A Framework for Bounded Rationality and Limited Resource Sensing for Optimized Decision Making in Artificial Intelligence

Abstract

Bounded rationality acknowledges the constraints on an agent's cognitive resources and information availability, diverging from the notion of perfect rationality. Bounded Rationality in Artificial Intelligence (BRAI) involves stateful resources, where the agent's actions can alter the state of the resources, leading to observational bias and affecting the quality of information collected. We investigated how Artificial Intelligence (AI) agents could make optimal decisions despite various constraints, introducing a new perspective on bounded rationality specifically tailored for AI, the so called BRAI. This research addresses the concept of BRAI, focusing on the Limited Resource Sensing Problem (LRSP) and its impact on decision-making processes.

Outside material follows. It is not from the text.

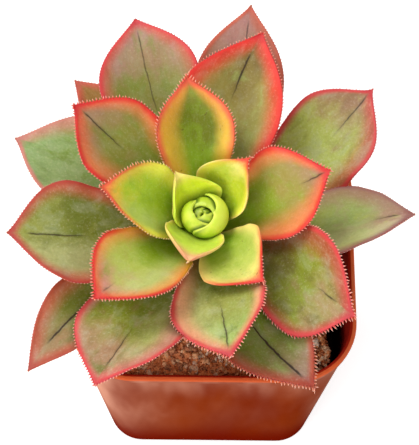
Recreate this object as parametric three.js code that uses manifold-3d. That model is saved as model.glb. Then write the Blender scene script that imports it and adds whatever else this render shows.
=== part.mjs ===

We formalized BRAI using a Hidden Markov Model (HMM) framework, which accommodates the stochastic nature of stateful resource behavior. This methodology leverages reinforcement learning to develop a sensory controller that optimizes the agent's sensing activities, ensuring a balance between the benefits of extensive sensing and the drawbacks of resource state changes. The developed approach enhanced the agent's decision-making capabilities by refining the quality of information used while mitigating the potential for biased observations due to bounded rationality. This study introduced a novel framework for understanding and addressing bounded rationality in AI, providing a pathway for developing AI agents capable of making more informed and less biased decisions under resource constraints.